Estaban por fin en el mirador de Santa Lucía, justo como ella había pedido ya por quinta vez en el desayuno. Porque su intención era, desde aquel lugar, hacer la primera vista del puente rojo, ese que es igual al de San Francisco, una de las ciudades más empinadas del mundo, en Norteamérica, Estados Unidos. Pero ella, pese a llevar ya media hora sentada en el banco de piedra del mirador, no giraba la cabeza al horizonte por puro orgullo, ni aunque papá y mamá se lo insistieran hasta el cansancio; porque ella –igual– iba a seguir enfurruñada. Y lo estaba por culpa de papá precisamente, que no quiso darle ese capricho que María tanto le pidió entre lágrimas, dejando ya para siempre, en la tienducha detrás del hotel, a aquel simpático moteado con el rabo corto como una nariz y saltarín como un payaso.

La señora de la tienducha decía que el animal venía de Cabo Verde tras colarse en un barco de polizonte, y que sus manchas hacían unas aguas muy raras, como exóticas, cuando les daba la luz del sol según qué hora de la tarde. En realidad no dijo nada de eso, ya que María se lo inventaría casi todo porque se enamoró del cancerbeiro nada más verlo. El portugués no se entendía nada de nada, murmuró papá al escuchar la traducción simultánea de la hija. Y así, según contaba la señora de la tienda, aquel perrito venía también de una isla, como ella, porque María hasta aquel viaje a Lisboa aún no había podido salir de Gáldar ni una sola vez en la vida. Gáldar es un pueblecito precioso que mira al oeste desde Las Palmas, Islas Canarias. Al final, todo aquel esfuerzo lingüístico de María fue en vano: su padre no entraría en razón, ni siquiera tras verificar en el teléfono que Cabo Verde, en efecto, era una isla.

–Le pondremos Eusebio.

–Que no, que no nos lo podemos llevar en el avión. ¡Y se sanseacabó!

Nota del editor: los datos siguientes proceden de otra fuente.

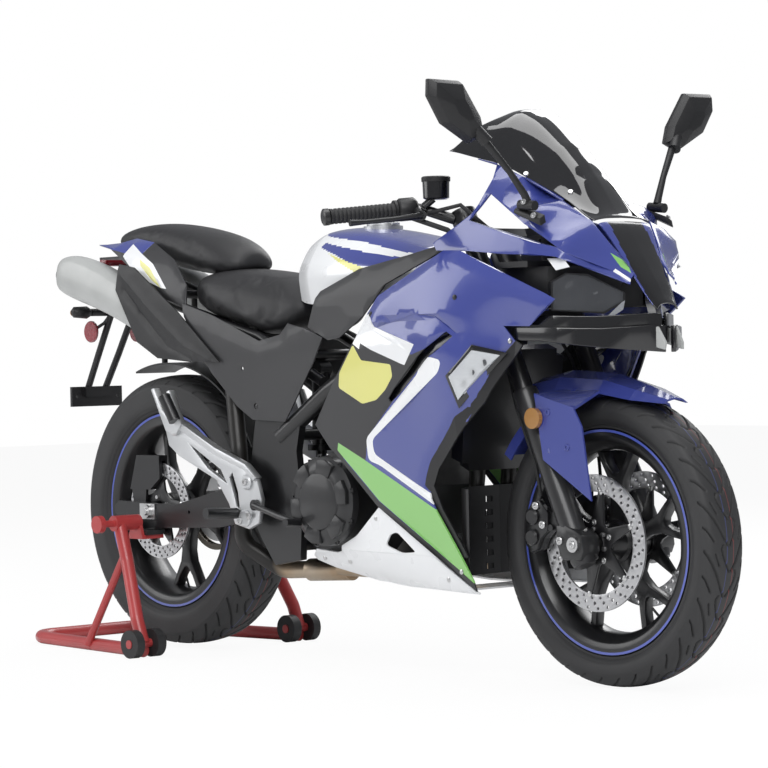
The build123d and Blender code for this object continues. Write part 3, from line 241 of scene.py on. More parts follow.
def mix_finishes(blue):
    """Every finish of the motorcycle, by name."""
    lacquer("blue", blue)
    lacquer("stripe_blue", (0.07, 0.10, 0.42), 0.3)
    lacquer("white", (0.78, 0.79, 0.80), 0.25)
    lacquer("pale_yellow", (0.66, 0.64, 0.18), 0.3)
    lacquer("green", (0.22, 0.50, 0.13), 0.3)
    lacquer("dark_grey", (0.026, 0.026, 0.028), 0.46, 0.12)
    lacquer("gloss_black", (0.005, 0.005, 0.006), 0.16, 0.5)
    moulded("black_plastic", (0.008, 0.008, 0.009), 0.48)
    moulded("grip_rubber", (0.013, 0.013, 0.014), 0.62)
    moulded("roller_rubber", (0.02, 0.02, 0.021), 0.6)
    moulded("tyre_rubber", (0.022, 0.022, 0.023), 0.62, 0.2, 700.0)
    painted_steel("black_steel", (0.006, 0.006, 0.007), 0.36)
    painted_steel("black_cast", (0.006, 0.006, 0.007), 0.33)
    painted_steel("fork_grey", (0.014, 0.014, 0.015), 0.38)
    painted_steel("engine_paint", (0.010, 0.010, 0.011), 0.46)
    painted_steel("stand_red", (0.42, 0.045, 0.045), 0.34)
    painted_steel("silver_paint", (0.42, 0.43, 0.42), 0.38)
    metal("bare_steel", (0.62, 0.62, 0.62), 0.28, 0.06, (1, 1, 1), 500.0)
    metal("disc_steel", (0.56, 0.56, 0.57), 0.34, 0.1, (1, 12, 1), 240.0)
    metal("bare_aluminium", (0.66, 0.67, 0.68), 0.42, 0.12)
    metal("chrome", (0.82, 0.82, 0.84), 0.08, 0.01)
    metal("chain_steel", (0.22, 0.20, 0.17), 0.45, 0.12)
    metal("chrome_reflector", (0.80, 0.82, 0.85), 0.16, 0.2, (1, 1, 1), 180.0)

    header = metal("header_steel", (0.42, 0.34, 0.24), 0.36)
    tint = header.mix((header.noise(7.0, 4.0) * 1.6 - 0.3).clamped(), (0.30, 0.20, 0.11), (0.52, 0.47, 0.40))
    near_floor = ((0.245 - header.along("Z")) * 60.0).clamped() * ((header.along("X") + 0.20) * 40.0).clamped()
    header.set("Base Color", header.mix(near_floor, (0.012, 0.011, 0.010), tint))
    header.set("Metallic", 0.2 + near_floor * 0.8)
    seat = Finish("seat_cover", (0.014, 0.014, 0.015), 0.5)
    cells = seat.add("ShaderNodeTexVoronoi", {"feature": "DISTANCE_TO_EDGE"},
                     {"Vector": seat.place(), "Scale": 700.0})
    seat.bump(cells.maths("MINIMUM", 0.25), 0.35, 0.0009)
    seat.set("Roughness", 0.42 + seat.noise(17.0, 4.0) * 0.16)
    seat.cloudy(6.0, 3.0, (0.010, 0.010, 0.011), (0.022, 0.022, 0.024))

    smoked = Finish("smoked_screen", (0.006, 0.006, 0.007), 0.06, Coat_Weight=1.0, Coat_Roughness=0.02,
                    Alpha=0.985)
    smoked.bump(smoked.noise(30.0, 1.0), 0.02, 0.0005)
    lens = Finish("lamp_glass", (0.05, 0.052, 0.058), 0.06, Coat_Weight=1.0, Coat_Roughness=0.02, Alpha=0.72)
    lens.cloudy(14.0, 2.0, (0.035, 0.037, 0.042), (0.075, 0.08, 0.088))
    clear = Finish("clear_lens", (0.72, 0.74, 0.76), 0.08, Coat_Weight=1.0, Coat_Roughness=0.03, Alpha=0.55)
    ribs = clear.add("ShaderNodeTexWave", {"wave_type": "BANDS", "bands_direction": "Z"},
                     {"Vector": clear.place(), "Scale": 42.0, "Distortion": 0.4})
    clear.bump(ribs, 0.25, 0.001)
    for name, colour in (("amber_lens", (0.50, 0.23, 0.04)), ("red_lens", (0.30, 0.02, 0.03))):
        lens = Finish(name, colour, 0.18, Coat_Weight=1.0, Coat_Roughness=0.05)
        prisms = lens.add("ShaderNodeTexVoronoi", {"feature": "F1", "distance": "MANHATTAN"},
                          {"Vector": lens.place((1, 1, 1), (0, radians(45), 0)), "Scale": 430.0,
                           "Randomness": 0.0})
        lens.bump(prisms, 0.5, 0.0012)
        # Painted light and shade of the prisms: each cell's colour is painted lighter at its middle and darker at
        # its edges.
        lens.set("Base Color", lens.mix(prisms, [c * 1.2 for c in colour], [c * 0.6 for c in colour]))
    Finish("mirror_glass", (0.85, 0.87, 0.9), 0.03, 1.0)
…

Para papá todo eran dificultades.

Cuando a él le convenía…

Porque algunas noches, cuando ya hacía rato que era hora de dormir, y le habían apagado la luz sin poder acabar aquel cuento de fantasmas, María se daría perfecta cuenta de que sus padres, a deshoras, se ponían a jugar a los suspiros o a mover los muebles, los muy caraduras. Pero no contentos con eso, cualquier otro día en la sobremesa o el desayuno les faltaría tiempo para criticar a la vecina por ruidosa, y María entonces ya sólo vería la bocota gritona de su madre, que sólo callaría para ponerse a buscar, también en el teléfono, si podía o no denunciar a la vecina, ya que le entraba la duda de si se puede o no denunciar a alguien por poner a centrifugar la colada pasada la medianoche. Luego, su padre, que tiene un primo abogado en Teruel, Comunidad de Aragón, tan sólo se había atrevido a añadir, tras asentir largo rato largo a su esposa:

–Busca, Luisa, busca en Lexnova… Seguro que hay algo.

María se levantó finalmente del banco del mirador con desgana, siguiendo la nueva y cariñosa orden de sus padres: tenían que ir ahora a una pastelería típica.

Sin embargo, antes de girar la esquina, su madre la pescó mirando el puente de reojo, bajando después la cabeza como un ladronzuela. Mamá entonces sonrió:

–Te puedes pedir dos dulces, ¿vale? Pero de los medianos –a lo que luego añadió, pero ya sólo al oído-. Mi vida… tu padre es un bobo.